Plug-and-Play Multi-Concept Adaptive Blending for High-Fidelity Text-to-Image Synthesis
Young-Beom Woo
TL;DR
This paper addresses the challenge of integrating multiple personalized concepts into a single text-to-image scene without additional tuning. It introduces PnP-MIX, a two-stage, tuning-free framework that uses background-aware masking and latent inversion, augmented by guided appearance attention, mask-guided noise mixing, and background dilution++ to prevent concept leakage and background distortion. Extensive experiments and ablations show substantial improvements over tuning-based and tuning-free baselines in both single- and multi-concept scenarios, with strong quantitative and user-evaluated evidence. The work offers a practical, scalable approach for high-fidelity, multi-concept T2I synthesis with broad applicability in real-world content creation.
Abstract
Integrating multiple personalized concepts into a single image has recently become a significant area of focus within Text-to-Image (T2I) generation. However, existing methods often underperform on complex multi-object scenes due to unintended alterations in both personalized and non-personalized regions.
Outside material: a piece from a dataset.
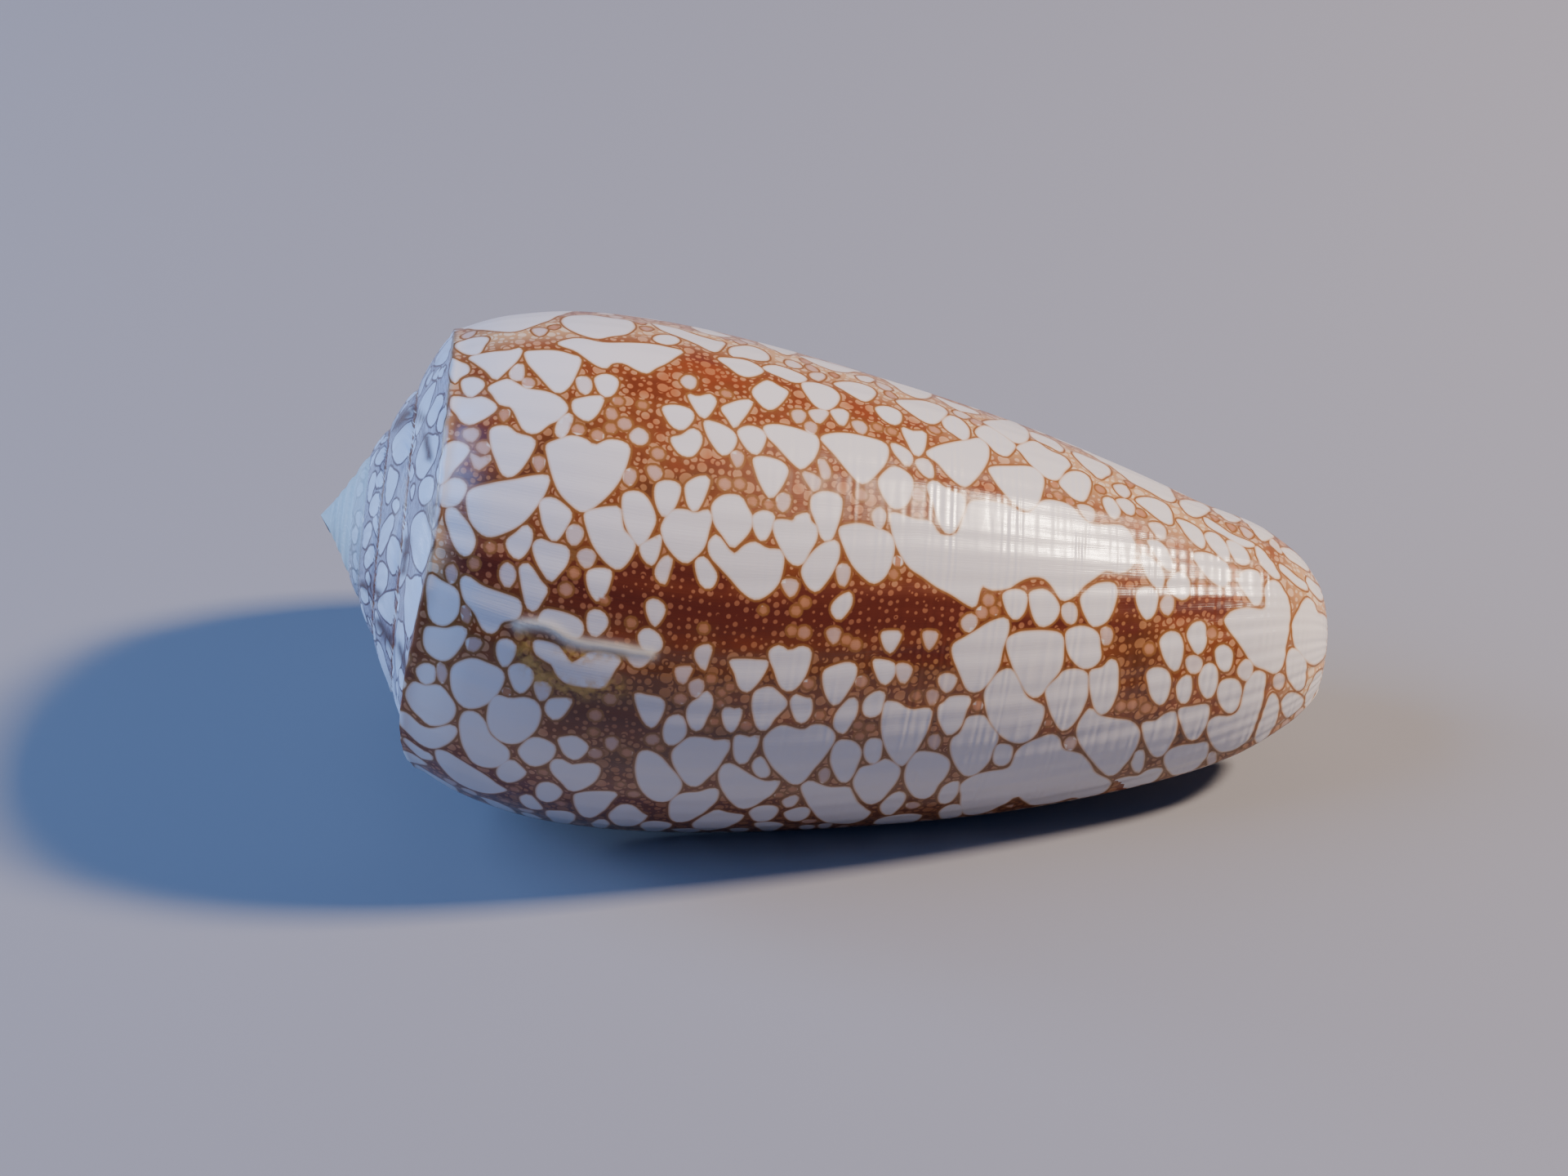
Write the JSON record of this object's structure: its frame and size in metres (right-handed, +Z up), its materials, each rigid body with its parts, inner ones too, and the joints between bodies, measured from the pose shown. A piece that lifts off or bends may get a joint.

This not only fails to preserve the intended prompt structure but also disrupts interactions among regions, leading to semantic inconsistencies. To address this limitation, we introduce plug-and-play multi-concept adaptive blending for high-fidelity text-to-image synthesis (PnP-MIX), an innovative, tuning-free approach designed to seamlessly embed multiple personalized concepts into a single generated image. Our method leverages guided appearance attention to faithfully reflect the intended appearance of each personalized concept. To further enhance compositional fidelity, we present a mask-guided noise mixing strategy that preserves the integrity of non-personalized regions such as the background or unrelated objects while enabling the precise integration of personalized objects. Finally, to mitigate concept leakage, i.e., the inadvertent leakage of personalized concept features into other regions, we propose background dilution++, a novel strategy that effectively reduces such leakage and promotes accurate localization of features within personalized regions. Extensive experimental results demonstrate that PnP-MIX consistently surpasses existing methodologies in both single- and multi-concept personalization scenarios, underscoring its robustness and superior performance without additional model tuning.